Read the footnotes by pointing your cursor at their markers. Or read them here:

  1. And, ah, breasts.
  2. Bechdel Test: A movie has at least two named female characters who talk to each other about something other than a man.
  3. See what I did there?
  4. My peer reviewer informed me that this is a gross simplification and not correct strictly speaking, so please take as hyperbole.
  5. And is probably offensive in terms of Western elitism, but I’m a bit too Western to be able to say for certain.
  6. And here’s culture for you again: I would imagine that modern audiences are more likely to find Rachel offensive than audiences of the 90’s.

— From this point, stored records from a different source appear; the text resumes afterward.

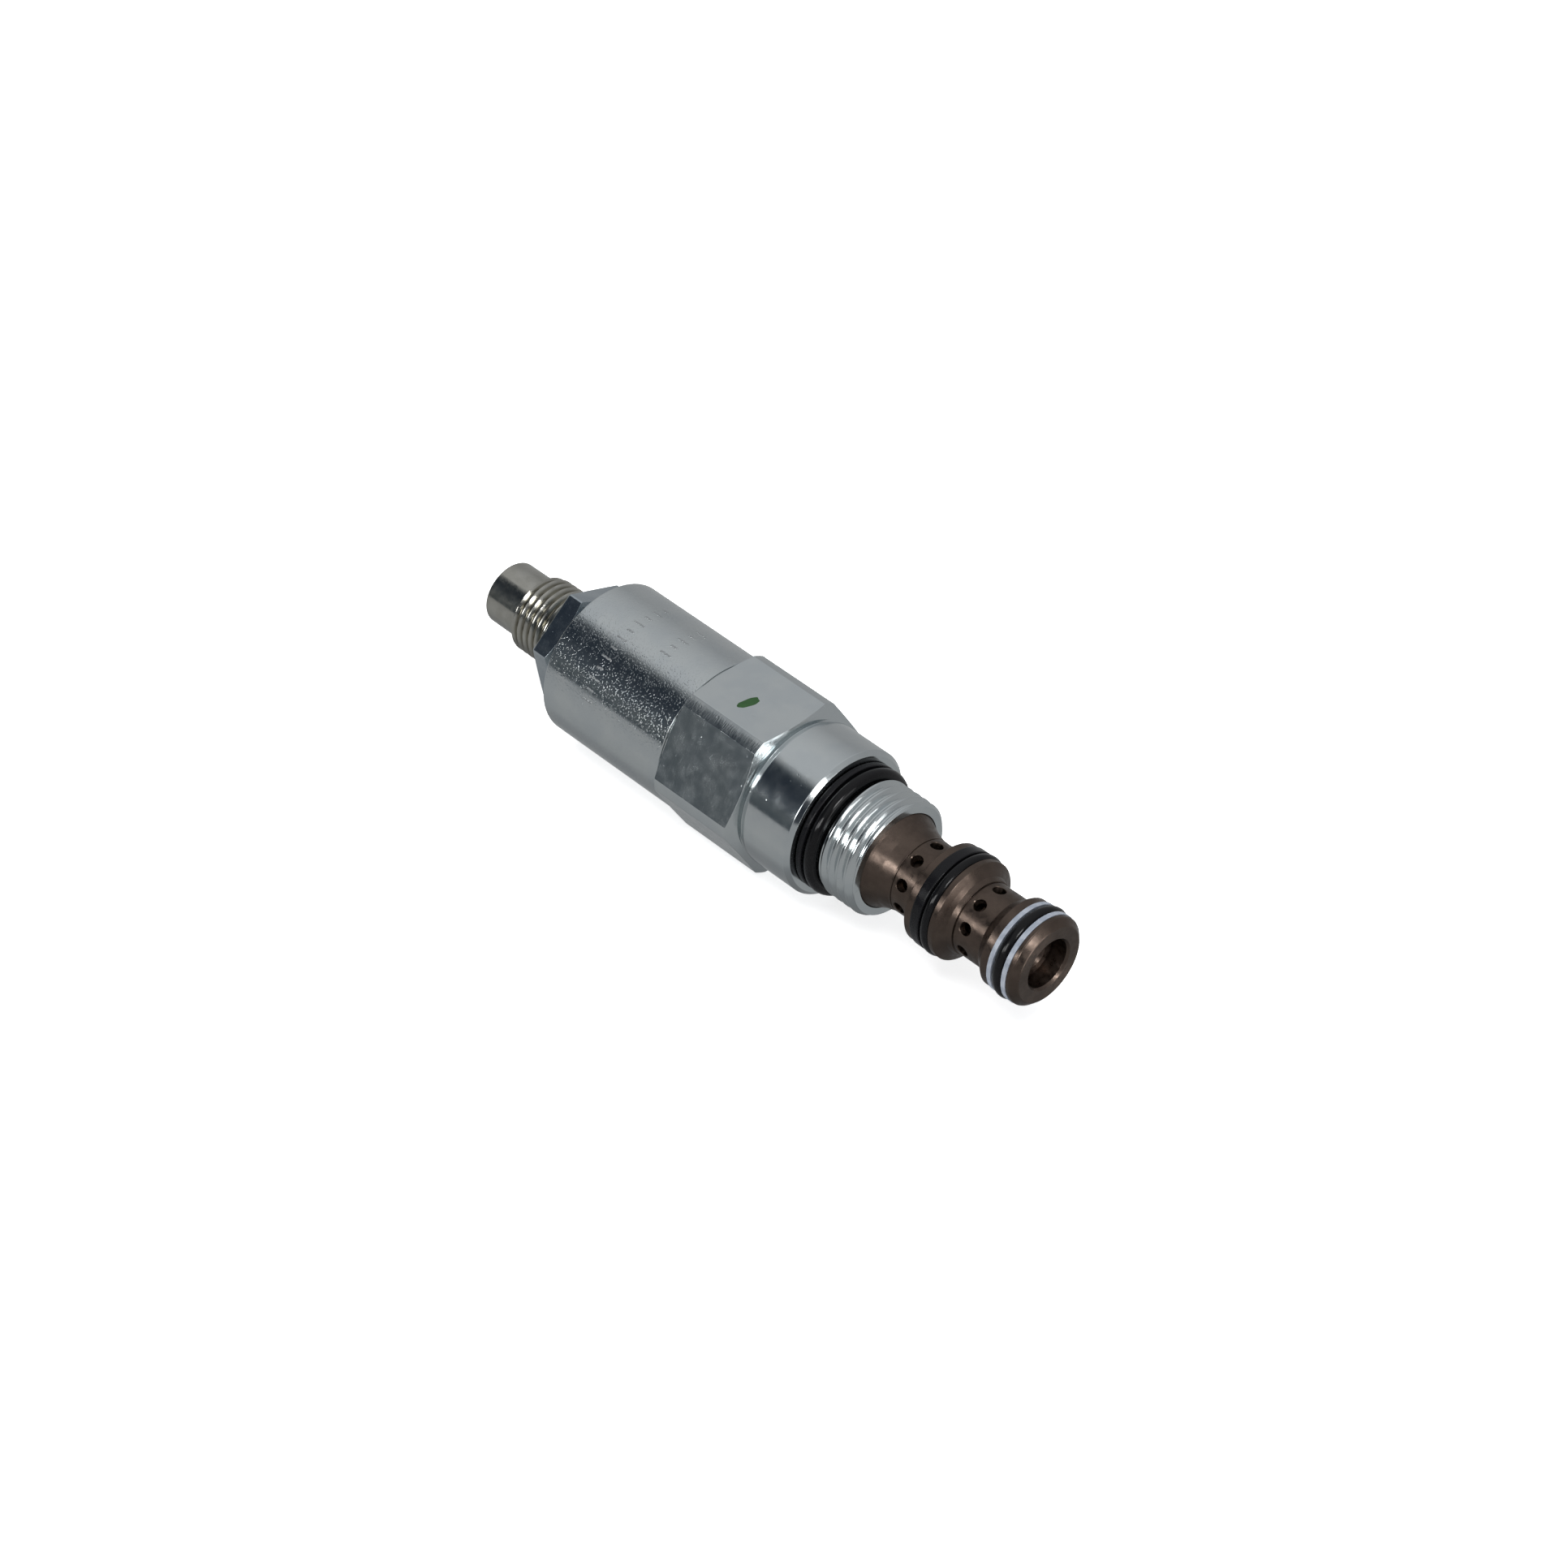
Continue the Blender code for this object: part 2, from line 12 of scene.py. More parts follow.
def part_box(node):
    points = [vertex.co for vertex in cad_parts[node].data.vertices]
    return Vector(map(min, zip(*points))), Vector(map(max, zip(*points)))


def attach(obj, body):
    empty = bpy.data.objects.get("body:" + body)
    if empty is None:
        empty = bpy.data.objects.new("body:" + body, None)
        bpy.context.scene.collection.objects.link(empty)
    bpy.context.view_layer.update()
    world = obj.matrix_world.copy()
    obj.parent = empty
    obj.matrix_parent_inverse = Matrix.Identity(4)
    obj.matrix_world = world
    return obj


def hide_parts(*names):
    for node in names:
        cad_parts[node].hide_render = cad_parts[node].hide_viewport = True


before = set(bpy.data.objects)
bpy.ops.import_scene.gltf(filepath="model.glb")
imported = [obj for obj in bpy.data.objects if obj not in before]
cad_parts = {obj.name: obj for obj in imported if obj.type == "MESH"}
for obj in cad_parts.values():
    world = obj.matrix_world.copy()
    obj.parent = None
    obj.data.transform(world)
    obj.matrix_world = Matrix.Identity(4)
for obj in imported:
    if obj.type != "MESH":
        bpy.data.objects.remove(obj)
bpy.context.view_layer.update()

mm = 0.001
cageLow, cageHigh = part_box("cage")
noseX = cageHigh[0]
axisZ = (cageLow[2] + cageHigh[2]) / 2


# ---------- mesh helpers ----------

def axisPoint(station, radius, turn):
    angle = math.radians(turn)
    return (noseX + station * mm, -math.sin(angle) * radius * mm, axisZ + math.cos(angle) * radius * mm)


def softened(corners, closed=True, steps=4, hold=0.05):
    # Rounds each (station, radius, rounding) corner and adds a holding point on both sides.
    points = []
    count = len(corners)
    for index, (station, radius, rounding) in enumerate(corners):
        here = Vector((station, radius))
        if rounding <= 0 or (not closed and index in (0, count - 1)):
            points.append((station, radius))
            continue
        before = Vector(corners[index - 1][:2]) - here
        after = Vector(corners[(index + 1) % count][:2]) - here
        room = min(before.length, after.length)
        bend = before.angle(after) / 2
        reach = min(rounding / math.tan(bend), room * 0.4)
        grip = min(hold, room * 0.08)
        before.normalize()
        after.normalize()
        start, end = here + before * reach, here + after * reach
        points.append(tuple(start + before * grip))
        for step in range(steps + 1):
            t = step / steps
            points.append(tuple(start * (1 - t) ** 2 + here * 2 * t * (1 - t) + end * t * t))
        points.append(tuple(end + after * grip))
    return points


def evenTurns(count):
    return [360 * step / count for step in range(count)]


def flatTurns(count, edges):
    # Even columns, with close ones where a flat ends.
    turns = set(round(turn, 4) for turn in evenTurns(count))
    for edge in edges:
        turns = {turn for turn in turns if abs((turn - edge + 180) % 360 - 180) > 0.9}
        turns |= {round((edge + offset) % 360, 4) for offset in (-0.8, -0.4, -0.2, 0, 0.2, 0.4, 0.8)}
    return sorted(turns)


def turnedMesh(name, profileAt, turns, closed=True):
    # Sweeps profileAt(turn), a list of (station, radius), about the axis.
    profiles = [profileAt(turn) for turn in turns]
    rows = len(profiles[0])
    points, indexOf = [], {}
    for column, turn in enumerate(turns):
        for row, (station, radius) in enumerate(profiles[column]):
            if radius < 1e-6 and column > 0:
                indexOf[column, row] = indexOf[0, row]
                continue
            indexOf[column, row] = len(points)
            points.append(axisPoint(station, radius, turn))
    faces = []
    for column in range(len(turns)):
        after = (column + 1) % len(turns)
        for row in range(rows if closed else rows - 1):
            up = (row + 1) % rows
            corners = [indexOf[column, row], indexOf[after, row], indexOf[after, up], indexOf[column, up]]
            corners = [c for i, c in enumerate(corners) if c not in corners[:i]]
            if len(corners) > 2:
                faces.append(corners)
    mesh = bpy.data.meshes.new(name)
    mesh.from_pydata(points, [], faces)
    bm = bmesh.new()
    bm.from_mesh(mesh)
    bmesh.ops.recalc_face_normals(bm, faces=bm.faces)
    bm.to_mesh(mesh)
    bm.free()
    mesh.shade_smooth()
    return mesh


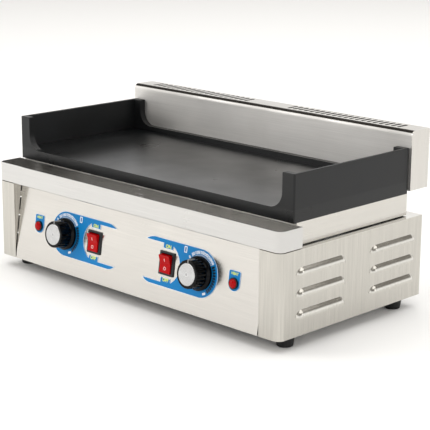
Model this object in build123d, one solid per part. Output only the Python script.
"""Countertop electric flat top griddle, one STEP file per piece, in millimetres.

Frame: +X to the right, +Y to the back, +Z up. The origin is on the worktop, below the middle
of the whole appliance. While the pieces are made, Y is measured from the housing's front
plane; export_all() moves them all by the same distance.
"""
from build123d import *
from math import atan, cos, degrees, sin
import os

# ---- housing --------------------------------------------------------------------------
WIDTH = 550.0                # outside of the two side panels
DEPTH = 279.0                # front plane to the rear faces of the side panels
SIDE_HEIGHT = 110.0          # side panels, from their bottom edge to their top face
SHEET = 1.0                  # stainless sheet
FOOT_HEIGHT = 17.0
CORNER_R = 10.0              # rolled front corners of the posts and of the trough
BEND_R = 2.0                 # outside radius of an ordinary press-brake bend
POST_WIDTH = 34.4            # front face of each side panel, beside the control panel
TOP_FLANGE = 26.0            # inward flange on top of each side panel
BOTTOM_FLANGE = 34.0
REAR_FLANGE = 14.0
SHEET_GAP = 0.3              # between sheets that slide past each other in assembly

# ---- control panel --------------------------------------------------------------------
PANEL_SLOPE = 0.14           # set back per unit of height
PANEL_SIDE_GAP = 1.5         # panel edge to post
PANEL_FOLD = 12.0            # folded edges behind the panel
CONTROL_HEIGHT = 55.6        # up the panel, centre line of all controls
KNOB_X = 132.5
SWITCH_X = 71.9
PILOT_X = 192.4

RAIL_LAP = 17.0              # panel's top fold, in front of the rail
RAIL_WIDTH = 24.0

# ---- grease trough --------------------------------------------------------------------
TROUGH_HEIGHT = 27.3
TROUGH_DEPTH = 39.6

# ---- plate and its frame --------------------------------------------------------------
PLATE_INSET = 10.5           # side of the housing to the side of the plate
PLATE_OVERHANG = 4.9         # of the plate over the trough
PLATE_REAR = 19.3            # rear of the plate to the back of the housing
FRAME_HEIGHT = 29.9          # top of the side panels to the underside of the plate
FRAME_LIFT = 1.5             # shadow gap under the frame's skirt
FRAME_SHEET = 1.2
FRAME_FLANGE = 12.0
PLATE_THICK = 14.7           # underside of the rim to the cooking surface
PLATE_RECESS = 5.0           # the underside is recessed for the elements
RECESS_RIM = 14.0
PAN_HEIGHT = 61.0            # underside to the top of the walls
WALL_THICK = 5.0
END_WIDTH = 19.6             # upstand that wraps round each front and rear corner
END_THICK = 9.0
COVE_R = 21.0
REAR_LIP = 8.0               # low lip across the back of the cooking surface
CAST_R = 1.2                 # broken edges of the casting

# ---- splash-back ----------------------------------------------------------------------
SPLASH_OVERHANG = 3.1        # past each side of the plate
SPLASH_DEPTH = 37.6
SPLASH_HEIGHT = 79.7
SPLASH_LIFT = 3.6            # above the underside of the plate
SPLASH_GAP = 0.5             # behind the plate
SPLASH_R = 7.0
SPLASH_FLANGE = 9.0
VENT_COUNT = 20              # in each of the two groups
VENT_PITCH = 10.2
VENT_LENGTH = 21.0
VENT_WIDTH = 5.0
VENT_START = 42.0            # nearest slot to the middle
VENT_BACK = 6.5              # slot end to the rear face

BRACKET_X = 180.0
BRACKET_WIDTH = 32.0
BRACKET_THICK = 2.0
BRACKET_RISE = 40.0          # above the bottom of the splash-back

# ---- side louvres ---------------------------------------------------------------------
LOUVRE_LENGTH = 96.0
LOUVRE_HEIGHT = 12.0
LOUVRE_DEPTH = 5.5
LOUVRE_COLUMNS = (75.8, 217.7)
LOUVRE_ROWS = 3
LOUVRE_PITCH = 27.0
LOUVRE_FIRST = 23.5

# ---- knobs and thermostats ------------------------------------------------------------
SHAFT_R = 3.0
SHAFT_FIT = 0.05             # running clearance of the shaft in its bush
KNOB_GAP = 1.2               # skirt to label
SKIRT_R = 22.3
SKIRT_THICK = 3.4
GRIP_R = 19.3
GRIP_FRONT_R = 18.3
KNOB_LENGTH = 22.4
FLUTE_COUNT = 24
FLUTE_R = 1.3
FLUTE_CUT = 0.8              # depth at the front of the grip
CAP_R = 14.5
CAP_THICK = 1.3
CAP_SEAT = 0.6               # depth that the cap is let into the grip
KNOB_WALL = 2.0
BUSH_R = 5.0
BUSH_LENGTH = 5.0
HOLE_FIT = 0.2               # round a body in its panel hole
THERMOSTAT = (42.0, 34.0, 27.0)
THERMOSTAT_SCREW_SPACING = 28.0

# ---- rocker switches ------------------------------------------------------------------
BEZEL_WIDTH = 27.4
BEZEL_HEIGHT = 31.6
BEZEL_THICK = 2.0
SWITCH_BODY = (22.0, 28.4, 24.0)
ROCKER_WIDTH = 19.2
ROCKER_LENGTH = 24.0
ROCKER_GAP = 0.35            # each side, in the housing
ROCKER_END_GAP = 1.3         # at each end, taken up as the rocker tips
ROCKER_TILT = 10.0           # each way from level
ROCKER_PIVOT = 0.6           # pivot height above the panel
ROCKER_CROWN = 3.2           # valley in the middle, above the pivot
ROCKER_RISE = 5.6            # ends, above the pivot
TRUNNION_R = 1.2
TRUNNION_LENGTH = 0.9

# ---- pilot lamps and labels -----------------------------------------------------------
LENS_R = 5.9
LENS_DOME = 3.4
LENS_RIM = 0.4
LAMP_FLANGE_R = 7.4
LAMP_FLANGE = 2.4
LAMP_BODY_R = 5.0
LAMP_BODY_LENGTH = 24.0
LABEL_THICK = 0.4
LABEL_R = 31.6               # round the knob
HORN_TIP_X = 30.5            # nearest the middle of the panel
HORN_WIDTH = 6.2
PILOT_LABEL_R = 10.2
PILOT_LABEL_RISE = 16.5      # lamp centre to the label's top edge

# ---- feet, gland, small hardware ------------------------------------------------------
FOOT_INSET = 21.3            # side of the housing to the foot's centre
FOOT_FRONT = 35.0
FOOT_REAR = 29.3             # foot centre to the back of the housing
FOOT_TOP_R = 12.4
FOOT_BOTTOM_R = 10.6
THREAD_R = 1.5               # small panel screws
SCREW_R = 2.4                # foot screws
SCREW_FIT = 0.3
SCREW_HEAD_R = 4.4
SCREW_HEAD = 2.4
NUT = 4.0
GLAND_X = 205.0
GLAND_Z = 34.0               # above the housing's bottom edge
GLAND_R = 10.0
GLAND_BORE_R = 4.5
GLAND_REACH = 15.0
STUD_X = 150.0

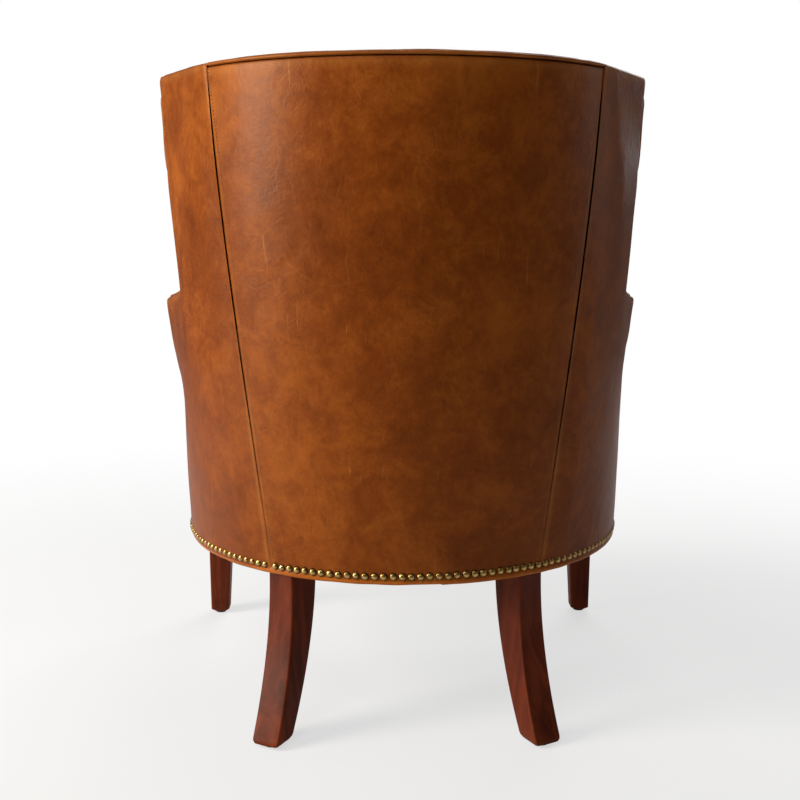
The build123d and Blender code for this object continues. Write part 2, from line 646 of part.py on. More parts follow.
def make_cushion():
    low, high = CUSHION_BOTTOM, CUSHION_BOTTOM + CUSHION_THICK
    outside = cushion_slab(0, low, high)
    keep("seat_cushion_cover", outside - cushion_slab(COVER_THICK, low + COVER_THICK, high - COVER_THICK))
    inner = COVER_THICK + GAP
    keep("seat_cushion_core", cushion_slab(inner, low + inner, high - inner))
    top_welt_low, bottom_welt_low = high - WELT_HIGH - WELT_FROM_EDGE, low + WELT_FROM_EDGE
    for name, welt_low in (("cushion_top_welt", top_welt_low), ("cushion_bottom_welt", bottom_welt_low)):
        ring = cushion_slab(-WELT_OUT, welt_low, welt_low + WELT_HIGH)
        keep(name, ring - cushion_slab(-FIT_GAP, low, high))
    radius, centre_y, _ = shell_at(low)
    back_radius = radius - wall_at(low) - CUSHION_GAP
    middle = (low + high) / 2
    zip_radius = back_radius + 0.2
    keep("cushion_zip", arc_strip(zip_radius, zip_radius + ZIP_THICK, centre_y, -ZIP_HALF_ANGLE, ZIP_HALF_ANGLE,
                                  middle - ZIP_HEIGHT / 2, middle + ZIP_HEIGHT / 2))
    slider_radius = zip_radius + ZIP_THICK + SLIDER_GAP
    reach = SLIDER_LONG / radians(slider_radius)
    keep("zip_slider", arc_strip(slider_radius, slider_radius + SLIDER_THICK, centre_y,
                                 ZIP_HALF_ANGLE - 1 - reach, ZIP_HALF_ANGLE - 1,
                                 middle - SLIDER_HIGH / 2, middle + SLIDER_HIGH / 2))


def write_parts():
    os.makedirs("parts", exist_ok=True)
    for name, solids in parts.items():
        shape = solids[0] if len(solids) == 1 else Compound(children=list(solids))
        export_step(shape, "parts/" + name + ".step")
        print(name, len(solids), "solid(s)")


make_outside_covers()
make_outer_felt()
make_inside_covers()
make_inside_foam()
make_back_frame()
make_seat_frame()
make_side_frames()
make_back_legs()
make_front_legs()
make_leg_fittings()
make_corner_blocks()
keep("corner_block_screws", corner_screws())
make_nails()
make_base_trim()
make_deck()
make_springs()
make_webbing()
make_dust_cover()
make_cushion()
write_parts()
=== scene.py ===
import json
import math

import bmesh
import bpy
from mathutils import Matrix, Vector, noise


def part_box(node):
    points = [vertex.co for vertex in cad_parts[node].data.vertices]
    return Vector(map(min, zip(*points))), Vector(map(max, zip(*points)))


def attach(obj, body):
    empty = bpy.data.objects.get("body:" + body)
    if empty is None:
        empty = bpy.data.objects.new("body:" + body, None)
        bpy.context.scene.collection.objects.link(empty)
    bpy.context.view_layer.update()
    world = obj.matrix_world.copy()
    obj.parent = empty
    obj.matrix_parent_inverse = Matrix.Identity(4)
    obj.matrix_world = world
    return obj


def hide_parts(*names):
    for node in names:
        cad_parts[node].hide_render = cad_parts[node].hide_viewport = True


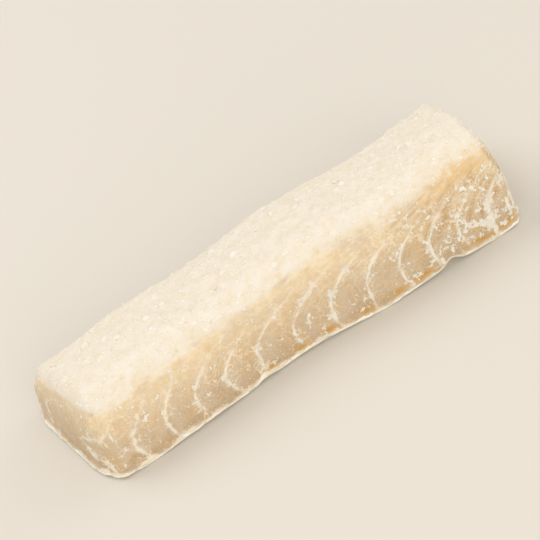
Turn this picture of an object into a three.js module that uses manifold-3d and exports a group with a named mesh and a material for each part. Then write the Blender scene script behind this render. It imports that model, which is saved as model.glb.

  7. Strong female characters in the sense of well-written female characters, not in the sense of punching President Trump in the face. No matter how tempting that would be.
  8. Don’t make the mistake of considering all women wearing red to reference this trope, either. The femme fatale often wears red (as the “virgin” wears white and the sexually unavailable villain woman wears black) because Western culture associates that color with arousal and passion. I doubt I have to tell you my opinion on those types at this juncture.